* begin *
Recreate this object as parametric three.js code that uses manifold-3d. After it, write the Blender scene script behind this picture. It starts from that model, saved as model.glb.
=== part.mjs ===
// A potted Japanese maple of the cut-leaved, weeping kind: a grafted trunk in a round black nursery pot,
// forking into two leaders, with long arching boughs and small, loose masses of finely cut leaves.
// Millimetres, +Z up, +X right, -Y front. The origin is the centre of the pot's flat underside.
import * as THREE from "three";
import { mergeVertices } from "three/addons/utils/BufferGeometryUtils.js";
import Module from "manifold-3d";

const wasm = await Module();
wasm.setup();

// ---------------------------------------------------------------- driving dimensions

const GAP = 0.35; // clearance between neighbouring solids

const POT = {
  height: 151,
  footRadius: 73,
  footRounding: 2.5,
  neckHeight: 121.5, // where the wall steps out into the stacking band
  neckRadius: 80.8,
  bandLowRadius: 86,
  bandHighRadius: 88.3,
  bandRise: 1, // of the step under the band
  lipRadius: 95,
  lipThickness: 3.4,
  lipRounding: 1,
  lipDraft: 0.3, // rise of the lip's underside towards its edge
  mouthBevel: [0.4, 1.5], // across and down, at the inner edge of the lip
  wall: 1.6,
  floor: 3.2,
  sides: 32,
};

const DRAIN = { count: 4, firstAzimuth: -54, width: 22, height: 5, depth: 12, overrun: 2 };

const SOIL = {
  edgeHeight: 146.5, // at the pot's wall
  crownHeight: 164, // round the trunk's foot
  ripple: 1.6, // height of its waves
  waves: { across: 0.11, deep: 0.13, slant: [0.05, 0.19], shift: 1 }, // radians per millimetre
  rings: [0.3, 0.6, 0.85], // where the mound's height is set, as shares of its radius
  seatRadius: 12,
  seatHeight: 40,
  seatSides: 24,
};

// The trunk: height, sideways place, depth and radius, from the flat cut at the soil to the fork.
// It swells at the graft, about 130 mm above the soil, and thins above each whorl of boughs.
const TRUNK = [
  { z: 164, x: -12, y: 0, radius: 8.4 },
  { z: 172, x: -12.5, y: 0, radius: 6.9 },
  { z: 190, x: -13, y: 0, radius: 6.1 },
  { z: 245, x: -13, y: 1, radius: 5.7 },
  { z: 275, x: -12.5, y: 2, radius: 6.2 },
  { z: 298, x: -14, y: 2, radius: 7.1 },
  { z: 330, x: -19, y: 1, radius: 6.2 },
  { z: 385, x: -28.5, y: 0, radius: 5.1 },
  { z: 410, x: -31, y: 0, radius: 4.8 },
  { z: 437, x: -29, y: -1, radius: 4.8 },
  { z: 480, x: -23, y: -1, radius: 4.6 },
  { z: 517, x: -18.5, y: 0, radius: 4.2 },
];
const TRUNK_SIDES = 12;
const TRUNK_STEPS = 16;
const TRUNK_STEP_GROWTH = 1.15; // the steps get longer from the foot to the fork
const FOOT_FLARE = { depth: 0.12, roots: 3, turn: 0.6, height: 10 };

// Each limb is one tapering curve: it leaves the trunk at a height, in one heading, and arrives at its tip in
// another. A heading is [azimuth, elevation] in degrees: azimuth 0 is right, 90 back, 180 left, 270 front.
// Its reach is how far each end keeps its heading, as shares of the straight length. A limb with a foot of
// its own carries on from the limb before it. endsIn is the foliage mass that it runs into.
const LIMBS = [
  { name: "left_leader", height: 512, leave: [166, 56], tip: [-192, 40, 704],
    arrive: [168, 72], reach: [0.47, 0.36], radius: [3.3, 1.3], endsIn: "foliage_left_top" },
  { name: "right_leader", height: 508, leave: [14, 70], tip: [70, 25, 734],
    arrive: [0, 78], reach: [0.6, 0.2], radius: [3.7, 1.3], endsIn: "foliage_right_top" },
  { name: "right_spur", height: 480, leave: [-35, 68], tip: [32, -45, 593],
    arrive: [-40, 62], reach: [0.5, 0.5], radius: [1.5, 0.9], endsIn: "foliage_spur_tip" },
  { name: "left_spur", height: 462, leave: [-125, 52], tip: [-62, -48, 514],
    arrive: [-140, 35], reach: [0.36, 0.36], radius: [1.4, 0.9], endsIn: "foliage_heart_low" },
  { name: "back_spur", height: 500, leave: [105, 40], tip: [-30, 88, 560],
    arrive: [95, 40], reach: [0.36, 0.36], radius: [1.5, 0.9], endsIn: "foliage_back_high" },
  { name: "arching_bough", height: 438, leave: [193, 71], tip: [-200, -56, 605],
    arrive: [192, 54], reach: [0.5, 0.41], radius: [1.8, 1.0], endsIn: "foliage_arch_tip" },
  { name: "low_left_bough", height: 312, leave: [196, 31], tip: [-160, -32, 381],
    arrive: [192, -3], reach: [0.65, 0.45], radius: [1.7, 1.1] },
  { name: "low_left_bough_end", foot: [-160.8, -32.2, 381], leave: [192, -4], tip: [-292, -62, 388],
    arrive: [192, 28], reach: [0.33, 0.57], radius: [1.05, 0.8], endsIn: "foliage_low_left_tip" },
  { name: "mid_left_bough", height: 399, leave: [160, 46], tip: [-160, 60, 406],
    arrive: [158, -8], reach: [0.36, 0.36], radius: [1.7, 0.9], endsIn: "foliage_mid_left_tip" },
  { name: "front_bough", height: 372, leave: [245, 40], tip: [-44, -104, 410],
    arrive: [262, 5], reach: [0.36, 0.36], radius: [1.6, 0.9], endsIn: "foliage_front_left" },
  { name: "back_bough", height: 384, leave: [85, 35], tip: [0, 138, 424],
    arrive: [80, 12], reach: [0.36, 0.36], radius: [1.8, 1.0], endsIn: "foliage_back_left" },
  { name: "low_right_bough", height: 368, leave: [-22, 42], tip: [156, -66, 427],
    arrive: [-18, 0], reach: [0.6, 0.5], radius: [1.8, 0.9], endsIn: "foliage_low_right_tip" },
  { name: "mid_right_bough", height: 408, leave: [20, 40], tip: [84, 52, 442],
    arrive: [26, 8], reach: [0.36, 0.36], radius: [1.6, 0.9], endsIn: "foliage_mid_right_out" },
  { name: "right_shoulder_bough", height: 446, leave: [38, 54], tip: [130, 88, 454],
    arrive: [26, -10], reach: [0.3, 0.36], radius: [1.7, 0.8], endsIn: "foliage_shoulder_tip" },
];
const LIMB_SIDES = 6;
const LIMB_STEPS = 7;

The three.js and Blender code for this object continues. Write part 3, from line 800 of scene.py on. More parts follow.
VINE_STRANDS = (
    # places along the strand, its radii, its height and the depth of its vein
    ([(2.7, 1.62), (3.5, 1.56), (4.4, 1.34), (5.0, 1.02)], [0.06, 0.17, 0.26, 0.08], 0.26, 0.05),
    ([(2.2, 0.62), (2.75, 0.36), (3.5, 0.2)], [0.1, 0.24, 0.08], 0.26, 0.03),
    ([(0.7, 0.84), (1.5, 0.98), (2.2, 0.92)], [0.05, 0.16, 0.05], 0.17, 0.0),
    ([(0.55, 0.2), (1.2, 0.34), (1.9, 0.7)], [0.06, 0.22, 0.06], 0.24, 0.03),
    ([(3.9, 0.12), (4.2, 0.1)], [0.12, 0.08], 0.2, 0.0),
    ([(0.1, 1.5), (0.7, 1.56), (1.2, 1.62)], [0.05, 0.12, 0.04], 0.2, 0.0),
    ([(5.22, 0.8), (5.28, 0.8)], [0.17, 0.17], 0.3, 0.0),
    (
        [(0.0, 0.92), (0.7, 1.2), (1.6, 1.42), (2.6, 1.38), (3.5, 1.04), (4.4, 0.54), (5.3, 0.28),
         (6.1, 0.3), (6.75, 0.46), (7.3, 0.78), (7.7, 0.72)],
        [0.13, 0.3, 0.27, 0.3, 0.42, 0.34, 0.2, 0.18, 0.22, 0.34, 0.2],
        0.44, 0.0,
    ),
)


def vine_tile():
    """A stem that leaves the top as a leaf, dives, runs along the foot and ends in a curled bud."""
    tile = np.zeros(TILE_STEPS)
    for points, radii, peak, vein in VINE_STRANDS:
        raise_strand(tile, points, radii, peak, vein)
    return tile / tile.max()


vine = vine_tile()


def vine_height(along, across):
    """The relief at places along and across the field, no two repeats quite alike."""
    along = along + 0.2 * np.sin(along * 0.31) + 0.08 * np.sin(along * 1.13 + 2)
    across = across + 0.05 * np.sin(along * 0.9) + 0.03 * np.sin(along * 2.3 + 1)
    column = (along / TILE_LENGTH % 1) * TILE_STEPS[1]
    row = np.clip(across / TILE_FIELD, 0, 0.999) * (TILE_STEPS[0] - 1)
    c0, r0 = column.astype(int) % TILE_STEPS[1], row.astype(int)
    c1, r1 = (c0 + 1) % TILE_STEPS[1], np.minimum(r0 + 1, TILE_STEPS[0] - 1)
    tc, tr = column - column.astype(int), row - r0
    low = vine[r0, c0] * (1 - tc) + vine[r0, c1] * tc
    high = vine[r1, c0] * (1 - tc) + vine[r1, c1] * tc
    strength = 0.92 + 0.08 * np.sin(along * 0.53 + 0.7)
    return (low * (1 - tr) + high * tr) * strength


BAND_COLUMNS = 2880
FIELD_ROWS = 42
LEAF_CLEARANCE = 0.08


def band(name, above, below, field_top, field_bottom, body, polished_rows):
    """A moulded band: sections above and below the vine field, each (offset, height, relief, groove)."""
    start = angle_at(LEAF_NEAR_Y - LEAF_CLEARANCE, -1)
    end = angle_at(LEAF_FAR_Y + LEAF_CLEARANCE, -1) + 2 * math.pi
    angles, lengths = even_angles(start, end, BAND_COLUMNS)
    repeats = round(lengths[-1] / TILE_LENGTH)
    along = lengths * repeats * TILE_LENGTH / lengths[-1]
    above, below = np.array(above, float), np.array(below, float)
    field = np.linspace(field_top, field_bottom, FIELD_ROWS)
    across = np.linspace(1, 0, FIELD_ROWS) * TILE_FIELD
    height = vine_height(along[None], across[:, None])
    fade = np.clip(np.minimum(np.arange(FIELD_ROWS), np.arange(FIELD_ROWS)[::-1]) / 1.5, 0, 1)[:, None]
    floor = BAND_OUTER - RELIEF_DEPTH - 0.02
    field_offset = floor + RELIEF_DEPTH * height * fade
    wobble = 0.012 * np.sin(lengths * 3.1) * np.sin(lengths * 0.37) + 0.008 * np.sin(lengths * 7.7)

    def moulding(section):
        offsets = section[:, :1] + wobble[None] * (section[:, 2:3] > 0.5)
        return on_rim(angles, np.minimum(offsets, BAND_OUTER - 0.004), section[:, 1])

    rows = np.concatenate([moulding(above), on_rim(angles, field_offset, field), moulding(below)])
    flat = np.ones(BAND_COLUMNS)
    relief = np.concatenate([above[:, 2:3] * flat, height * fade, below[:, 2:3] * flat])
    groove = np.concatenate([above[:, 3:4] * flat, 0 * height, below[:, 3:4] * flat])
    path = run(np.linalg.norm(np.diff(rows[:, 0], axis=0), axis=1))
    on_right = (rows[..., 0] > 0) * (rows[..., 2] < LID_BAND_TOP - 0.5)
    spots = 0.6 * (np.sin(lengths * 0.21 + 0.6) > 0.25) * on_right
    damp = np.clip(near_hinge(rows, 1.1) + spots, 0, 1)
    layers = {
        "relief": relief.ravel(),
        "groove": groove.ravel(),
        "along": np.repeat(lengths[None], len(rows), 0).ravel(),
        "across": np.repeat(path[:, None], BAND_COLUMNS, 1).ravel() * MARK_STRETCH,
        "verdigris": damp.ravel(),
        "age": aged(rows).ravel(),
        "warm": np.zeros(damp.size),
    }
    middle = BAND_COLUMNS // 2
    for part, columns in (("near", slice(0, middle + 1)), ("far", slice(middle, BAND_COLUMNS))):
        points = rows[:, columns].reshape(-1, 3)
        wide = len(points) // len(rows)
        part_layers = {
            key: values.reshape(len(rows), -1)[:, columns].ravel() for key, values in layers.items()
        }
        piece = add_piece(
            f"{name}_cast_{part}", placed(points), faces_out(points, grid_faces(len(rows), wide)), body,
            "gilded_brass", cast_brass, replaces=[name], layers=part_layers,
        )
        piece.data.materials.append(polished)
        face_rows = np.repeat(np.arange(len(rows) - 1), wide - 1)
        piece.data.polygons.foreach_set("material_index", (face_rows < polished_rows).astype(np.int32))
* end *
| Goal |
Copy out exactly the lines running from the one with "The three.js and" to the one with "vine = vine_tile()", including both ends, and nothing more.

| In response |
The three.js and Blender code for this object continues. Write part 3, from line 800 of scene.py on. More parts follow.
VINE_STRANDS = (
    # places along the strand, its radii, its height and the depth of its vein
    ([(2.7, 1.62), (3.5, 1.56), (4.4, 1.34), (5.0, 1.02)], [0.06, 0.17, 0.26, 0.08], 0.26, 0.05),
    ([(2.2, 0.62), (2.75, 0.36), (3.5, 0.2)], [0.1, 0.24, 0.08], 0.26, 0.03),
    ([(0.7, 0.84), (1.5, 0.98), (2.2, 0.92)], [0.05, 0.16, 0.05], 0.17, 0.0),
    ([(0.55, 0.2), (1.2, 0.34), (1.9, 0.7)], [0.06, 0.22, 0.06], 0.24, 0.03),
    ([(3.9, 0.12), (4.2, 0.1)], [0.12, 0.08], 0.2, 0.0),
    ([(0.1, 1.5), (0.7, 1.56), (1.2, 1.62)], [0.05, 0.12, 0.04], 0.2, 0.0),
    ([(5.22, 0.8), (5.28, 0.8)], [0.17, 0.17], 0.3, 0.0),
    (
        [(0.0, 0.92), (0.7, 1.2), (1.6, 1.42), (2.6, 1.38), (3.5, 1.04), (4.4, 0.54), (5.3, 0.28),
         (6.1, 0.3), (6.75, 0.46), (7.3, 0.78), (7.7, 0.72)],
        [0.13, 0.3, 0.27, 0.3, 0.42, 0.34, 0.2, 0.18, 0.22, 0.34, 0.2],
        0.44, 0.0,
    ),
)


def vine_tile():
    """A stem that leaves the top as a leaf, dives, runs along the foot and ends in a curled bud."""
    tile = np.zeros(TILE_STEPS)
    for points, radii, peak, vein in VINE_STRANDS:
        raise_strand(tile, points, radii, peak, vein)
    return tile / tile.max()


vine = vine_tile()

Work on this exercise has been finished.